Tapping into the power of data to build a true "culture of data" comes down to recognizing it's "a team game," he said.

Leaders have to think about "how do you make sure that data flows horizontally across the organization so [the data isn't] siloed or bucketed so people can't use it," he said.

Boyle said understanding data is obviously a key part of building that culture and making sure it's used in decision-making, so Hyatt builds data fluency into its leadership training programs.

"We want to make sure that there's a really broad and consistent understanding of what performance means within the company in a holistic way," he said.

That grows by identifying the "controllable metrics" within an organization then defining how those metrics relate to one another.

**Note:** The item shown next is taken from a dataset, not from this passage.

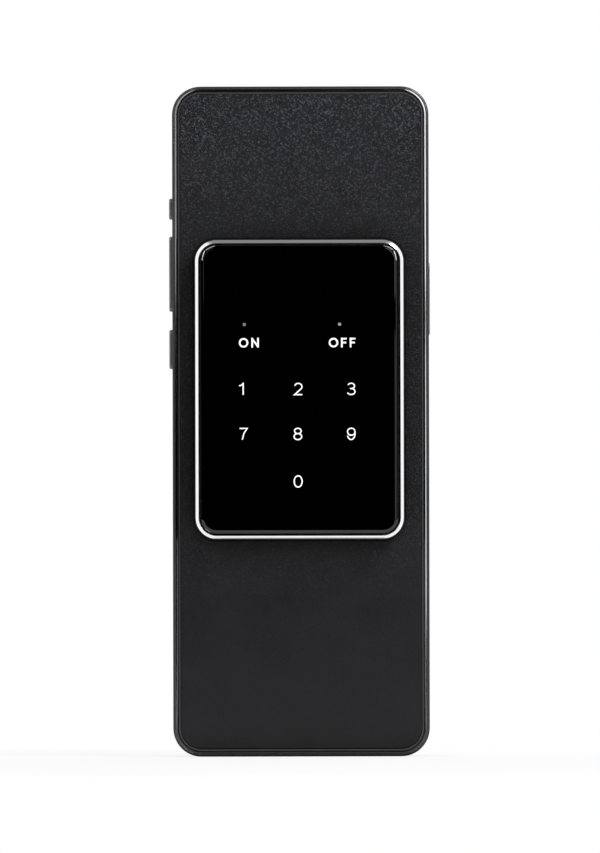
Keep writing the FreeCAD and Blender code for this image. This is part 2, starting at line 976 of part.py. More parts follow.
def charging_ribbon_sockets():
    low_z = charge_board_top - socket_height / 2
    high_z = main_board_bottom + socket_height / 2
    return [
        ribbon_socket(charge_socket_length, charge_board_front, 0, low_z),
        ribbon_socket(charge_socket_length, main_board_front, 0, high_z),
    ]


def charging_ribbon():
    pad_depth = battery_front + battery_pad_thickness / 2
    low_depth = charge_board_front + socket_thickness / 2
    high_depth = main_board_front + socket_thickness / 2
    points = [
        Vector(0, -low_depth, charge_board_top),
        Vector(0, -low_depth, charge_board_top + ribbon_straight / 2),
        Vector(0, -pad_depth, battery_bottom - ribbon_straight / 2),
        Vector(0, -pad_depth, battery_top),
        Vector(0, -high_depth, main_board_bottom - 2 * ribbon_straight),
        Vector(0, -high_depth, main_board_bottom),
    ]
    return ribbon(points, charge_ribbon_width, ribbon_thickness, ribbon_bend)


# Side buttons


def side_button(side, drop, length, proud, edge_radius):
    outer = case_side + proud
    cap = side_pill(side, drop, length, button_width, flange_outer_x, outer)
    edges = [edge for edge in cap.Edges if abs(abs(edge.BoundBox.Center.x) - outer) < 0.001]
    cap = cap.makeFillet(edge_radius, edges)
    flange = side_pill(
        side,
        drop,
        length + 2 * button_flange_lip,
        button_width + 2 * button_flange_lip,
        flange_inner_x,
        flange_outer_x,
    )
    return join([cap, flange])


def side_rod(side, z, radius, inner, outer):
    """Round rod across the case's side between two distances from the middle."""
    rod = Part.makeCylinder(radius, outer - inner, Vector(inner, -button_depth, z), Vector(1, 0, 0))
    return rod if side > 0 else rod.mirror(Vector(0, 0, 0), Vector(1, 0, 0))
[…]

"What's the relationship between clean rooms and profit?" Boyle said. "What's the relationship between the loyalty success rate and the cost of getting people into rooms?"

He said identifying how to define success is one of the most important behavioral changes when transforming a business to be more data-driven.

"When I think about changes in culture, the behaviors would be when people get together and say 'We've got to get something done,' they start with an outcome then they understand how they're going to measure that outcome," Boyle said.

He said the combination of that sort of attitude, and an entrepreneurial attitude built around positive change, is helping to accelerate growth for businesses such as Hyatt.

"Data culture is leading to leaders thinking about leveraging algorithms to drive value in new ways," he said.